Whether looking for an agent or going it on your own, you will at some point have to write a synopsis and elevator pitch for your book. Rochelle Deans lays out how to edit your synopsis, and Rachelle Gardner explains how to create an elevator pitch.
One way to market your book is to get people to review it. Janet Reid shows us an example of how NOT to ask for reviews. Meanwhile, Rachelle Gardner explains what content marketing is and why that is a better way to sell your book.

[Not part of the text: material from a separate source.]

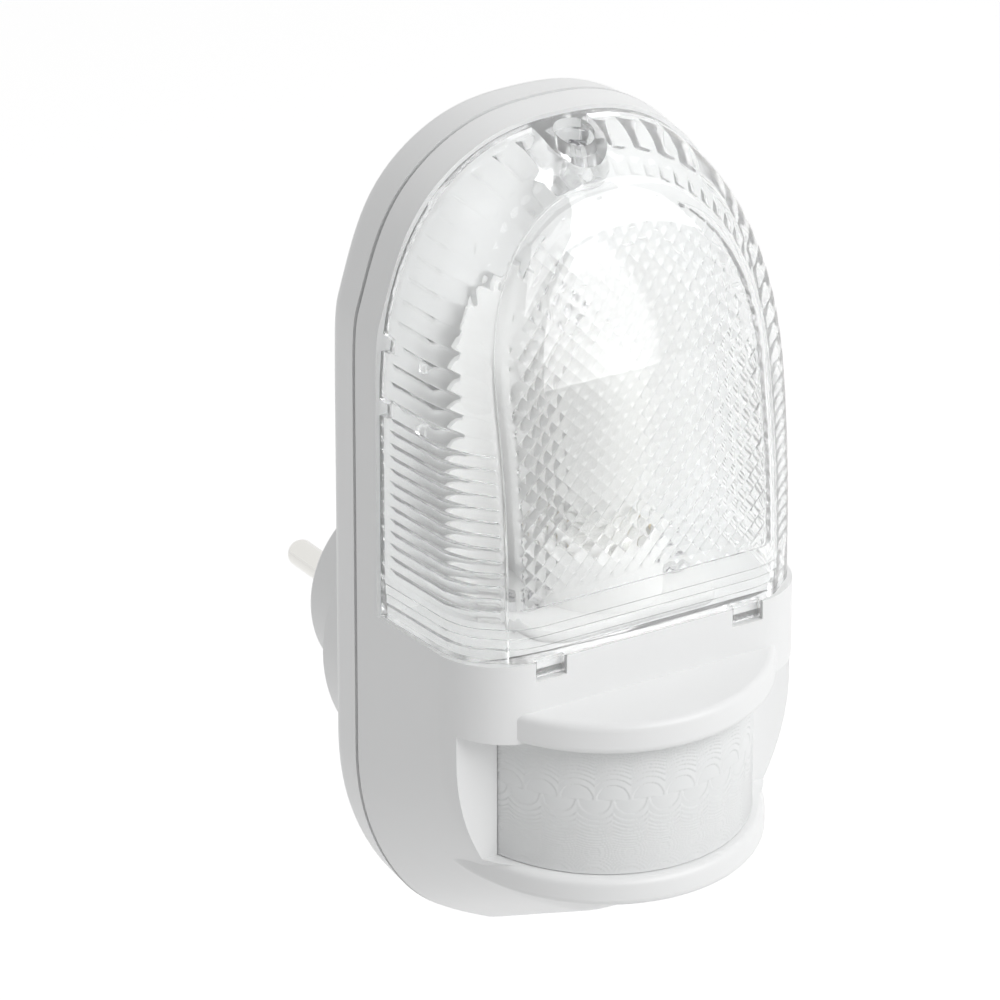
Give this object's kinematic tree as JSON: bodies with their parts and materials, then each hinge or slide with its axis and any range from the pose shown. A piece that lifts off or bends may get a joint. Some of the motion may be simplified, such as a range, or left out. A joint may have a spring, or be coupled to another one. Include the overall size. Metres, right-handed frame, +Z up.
{
  "type": "plug-in night light",
  "caption": "Plug-in night light: arched white housing on a round two-pin plug, clear ribbed lens cover over a screw-in lamp, and a motion sensor window under a hood.",
  "frame": {"origin": "centre of the plug's end face, midway between the two pins", "axes": "+Y along the pins into the wall, +Z up, +X to the right of someone facing the wall"},
  "size_m": [0.0686, 0.1079, 0.1454],
  "materials": {
    "housing_white": "fine satin moulded plastic",
    "lens_clear": "clear moulded plastic, smooth outside and prismatic inside",
    "sensor_window": "milky translucent moulded plastic",
    "inner_white": "glossy white moulded plastic",
    "nickel": "nickel-plated, polished",
    "screw_steel": "zinc-plated steel",
    "brass": "bright spring brass",
    "opal_glass": "opal white glass",
    "stem_glass": "clear glass",
    "cap_metal": "nickel-plated thin brass",
    "dark_insulator": "black vitreous insulator",
    "tungsten": "fine drawn wire",
    "board_green": "solder-masked laminate",
    "part_black": "moulded black plastic",
    "relay_grey": "moulded dark grey plastic",
    "film_yellow": "dipped yellow plastic",
    "fuse_brown": "moulded brown plastic",
    "resistor_beige": "lacquered beige body",
    "block_green": "moulded green plastic",
    "wire_brown": "extruded insulation",
    "wire_blue": "extruded insulation",
    "can_metal": "drawn steel can",
    "filter_dark": "dark infrared filter"
  },
  "bodies": {
    "housing": {"rear_housing": "housing_white", "plug_pins": "nickel", "pin_retainer": "inner_white", "retainer_screws": "screw_steel", "pin_contacts": "brass", "live_lead": "wire_brown", "neutral_lead": "wire_blue", "case_screws": "screw_steel", "main_board": "board_green", "board_screws": "screw_steel", "terminal_block": "block_green", "terminal_screws": "screw_steel", "relay": "relay_grey", "film_capacitor": "film_yellow", "electrolytic_capacitor": "part_black", "control_chip": "part_black", "resistors": "resistor_beige", "diodes": "part_black", "fuse": "fuse_brown", "board_header": "part_black", "sensor_spacers": "inner_white", "sensor_board": "board_green", "sensor_board_screws": "screw_steel", "sensor_can": "can_metal", "sensor_eye": "filter_dark", "light_cell": "resistor_beige", "fresnel_lens": "sensor_window", "fresnel_retainer": "part_black", "front_housing": "housing_white", "reflector": "inner_white", "reflector_screws": "screw_steel", "lamp_holder": "inner_white", "holder_screws": "screw_steel", "holder_sleeve": "brass", "holder_contact": "brass", "lamp_lead_live": "wire_brown", "lamp_lead_neutral": "wire_blue", "switch_body": "part_black", "switch_leads": "wire_brown"},
    "cover": {"lens_cover": "lens_clear"},
    "cover_screw": {"lens_screw": "screw_steel"},
    "bulb": {"bulb_tip": "tungsten", "bulb_insulator": "dark_insulator", "bulb_cap": "cap_metal", "bulb_glass": "opal_glass", "bulb_stem": "stem_glass", "bulb_filament": "tungsten"},
    "slider": {"mode_slider": "housing_white"}
  },
  "joints": [
    {"name": "cover_lift", "type": "slide", "parent": "housing", "child": "cover", "axis": [0, 0, 1], "range_m": [0, 0.03]},
    {"name": "cover_screw_turn", "type": "hinge", "parent": "cover", "child": "cover_screw", "pos_m": [0, -0.0528, 0.0956], "axis": [0, 0, 1], "continuous": true},
    {"name": "bulb_turn", "type": "hinge", "parent": "housing", "child": "bulb", "pos_m": [0, -0.06, 0.04], "axis": [0, 0, 1], "continuous": true},
    {"name": "mode_slide", "type": "slide", "parent": "housing", "child": "slider", "axis": [0, 0, 1], "range_m": [-0.003, 0.003]}
  ]
}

Marketing today usually relies heavily on social media. Gary McLaren lists 5 reason why writers should be on social media networks, Chris Syme explains that social media marketing must be relevant, and Chuck Wendig thinks that social media doesn’t serve the function you or your publisher think it does.

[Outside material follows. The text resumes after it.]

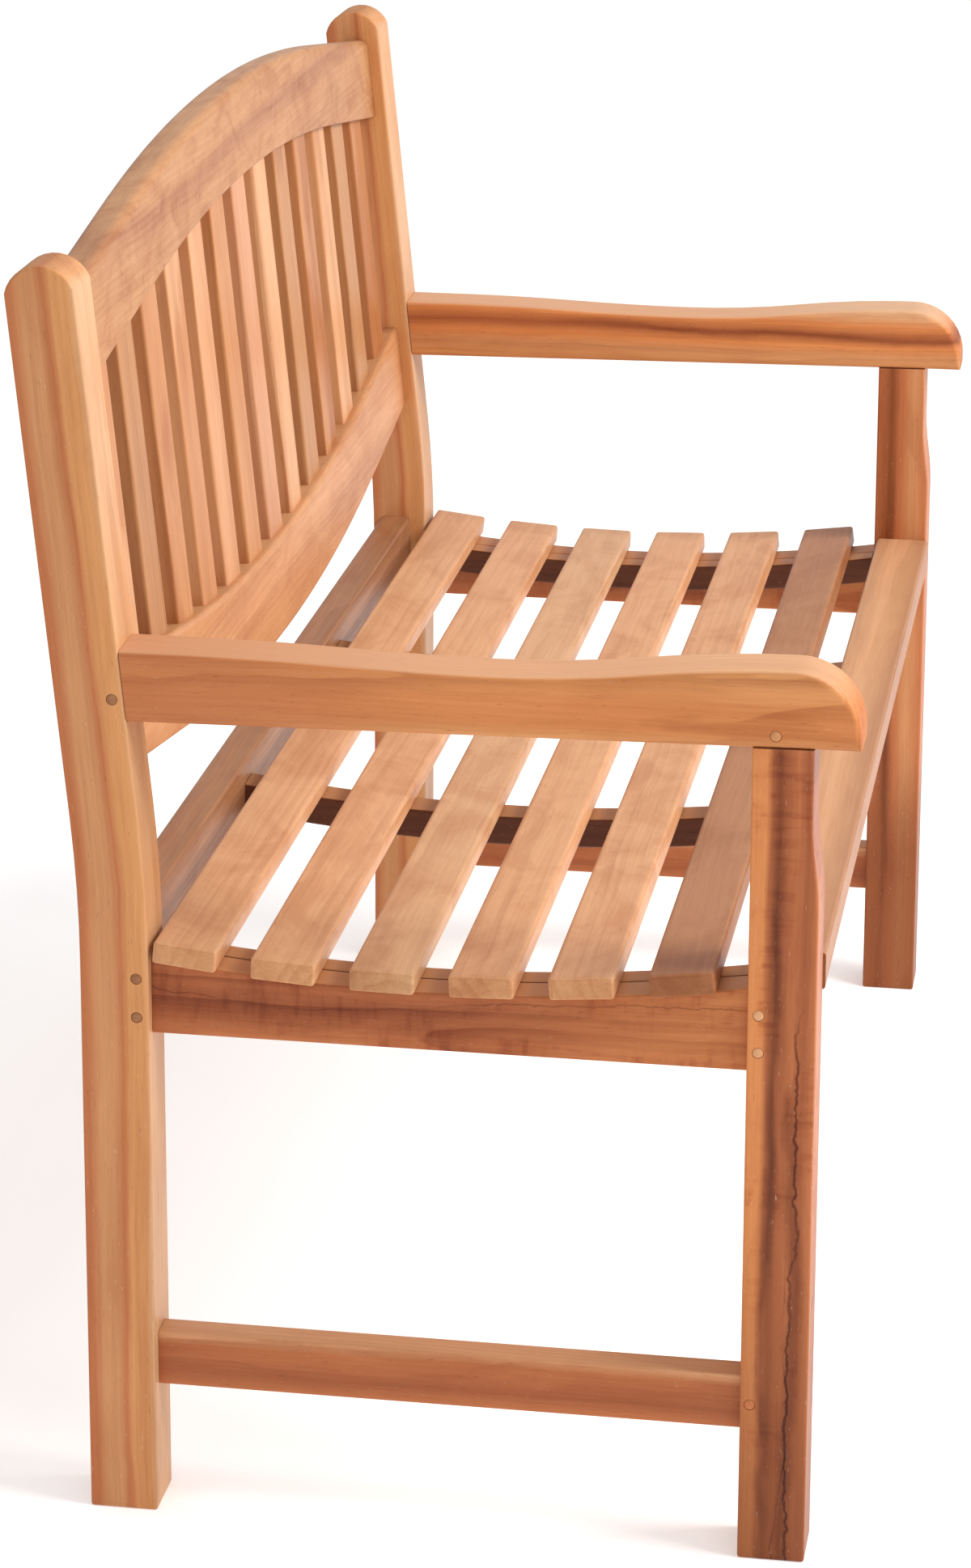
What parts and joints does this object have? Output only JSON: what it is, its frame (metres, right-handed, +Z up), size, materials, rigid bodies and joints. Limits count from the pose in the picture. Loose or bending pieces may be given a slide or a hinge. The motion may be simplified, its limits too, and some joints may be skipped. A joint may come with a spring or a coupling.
{
  "type": "garden bench",
  "caption": "Two-seat teak garden bench with a dished slatted seat, armrests with rounded noses and a leaning slatted back under an arched crest rail.",
  "frame": {"origin": "on the floor, under the centre of the bench's box", "axes": "+Z up; the length runs along X with the sitter's left at +X; a sitter faces -Y and the back leans towards +Y"},
  "size_m": [1.2, 0.6016, 0.9647],
  "materials": {
    "teak_pegs": "satin",
    "teak_rear_legs": "satin",
    "teak_front_legs": "satin",
    "teak_armrests": "satin",
    "teak_seat_slats": "satin",
    "teak_back_slats": "satin",
    "teak_back_rails": "satin",
    "teak_seat_frame": "satin"
  },
  "bodies": {
    "root": {"armrest_left": "teak_armrests", "armrest_right": "teak_armrests", "back_rail_crest": "teak_back_rails", "back_rail_lower": "teak_back_rails", "back_slat_01": "teak_back_slats", "back_slat_02": "teak_back_slats", "back_slat_03": "teak_back_slats", "back_slat_04": "teak_back_slats", "back_slat_05": "teak_back_slats", "back_slat_06": "teak_back_slats", "back_slat_07": "teak_back_slats", "back_slat_08": "teak_back_slats", "back_slat_09": "teak_back_slats", "back_slat_10": "teak_back_slats", "back_slat_11": "teak_back_slats", "back_slat_12": "teak_back_slats", "back_slat_13": "teak_back_slats", "front_leg_left": "teak_front_legs", "front_leg_right": "teak_front_legs", "peg_arm_front_left": "teak_pegs", "peg_arm_front_right": "teak_pegs", "peg_arm_rear_left": "teak_pegs", "peg_arm_rear_right": "teak_pegs", "peg_back_crest_left": "teak_pegs", "peg_back_crest_right": "teak_pegs", "peg_back_lower_left": "teak_pegs", "peg_back_lower_right": "teak_pegs", "peg_rail_front_lower_left": "teak_pegs", "peg_rail_front_lower_right": "teak_pegs", "peg_rail_front_upper_left": "teak_pegs", "peg_rail_front_upper_right": "teak_pegs", "peg_rail_rear_lower_left": "teak_pegs", "peg_rail_rear_lower_right": "teak_pegs", "peg_rail_rear_upper_left": "teak_pegs", "peg_rail_rear_upper_right": "teak_pegs", "peg_seat_rear_left": "teak_pegs", "peg_seat_rear_right": "teak_pegs", "peg_stretcher_front_left": "teak_pegs", "peg_stretcher_front_right": "teak_pegs", "rear_leg_left": "teak_rear_legs", "rear_leg_right": "teak_rear_legs", "seat_bearer_left": "teak_seat_frame", "seat_bearer_right": "teak_seat_frame", "seat_rail_front": "teak_seat_frame", "seat_rail_rear": "teak_seat_frame", "seat_slat_1": "teak_seat_slats", "seat_slat_2": "teak_seat_slats", "seat_slat_3": "teak_seat_slats", "seat_slat_4": "teak_seat_slats", "seat_slat_5": "teak_seat_slats", "seat_slat_6": "teak_seat_slats", "side_batten_left": "teak_seat_frame", "side_batten_right": "teak_seat_frame", "side_rail_left": "teak_seat_frame", "side_rail_right": "teak_seat_frame", "side_stretcher_left": "teak_seat_frame", "side_stretcher_right": "teak_seat_frame"}
  },
  "joints": []
}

Twitter is a huge social media platform these days. Annie Neugebauer has 5 Twitter mistakes and how to avoid them, Sydney Scrogham is learning to fly on Twitter, and Frances Caballo shares tips and apps to help engage your readers on Twitter.
We all want to succeed. Jeff Goins shares the unfair truth about how creative people really succeed, while Lisa Gail Green gives 5 reasons why supporting other writers is important to YOU.
THE UNIQUE SHELF
Finally! The golden rules of How To Write Good! Now we will all be best sellers.
Check it out: Jake Offenhartz has The Definitive Guide to Picking Up Women at a Bookstore.
If you write historical fiction, take a look at this treasure trove of photos of England from 1850-1990, online for the first time.
Zing! Putdowns with flair! Here are some charming words for nasty people.
Arianna Rebolini lists 32 books guaranteed to give you wanderlust.
Artist Javier Jensen has made classic book covers come to life in GIFs.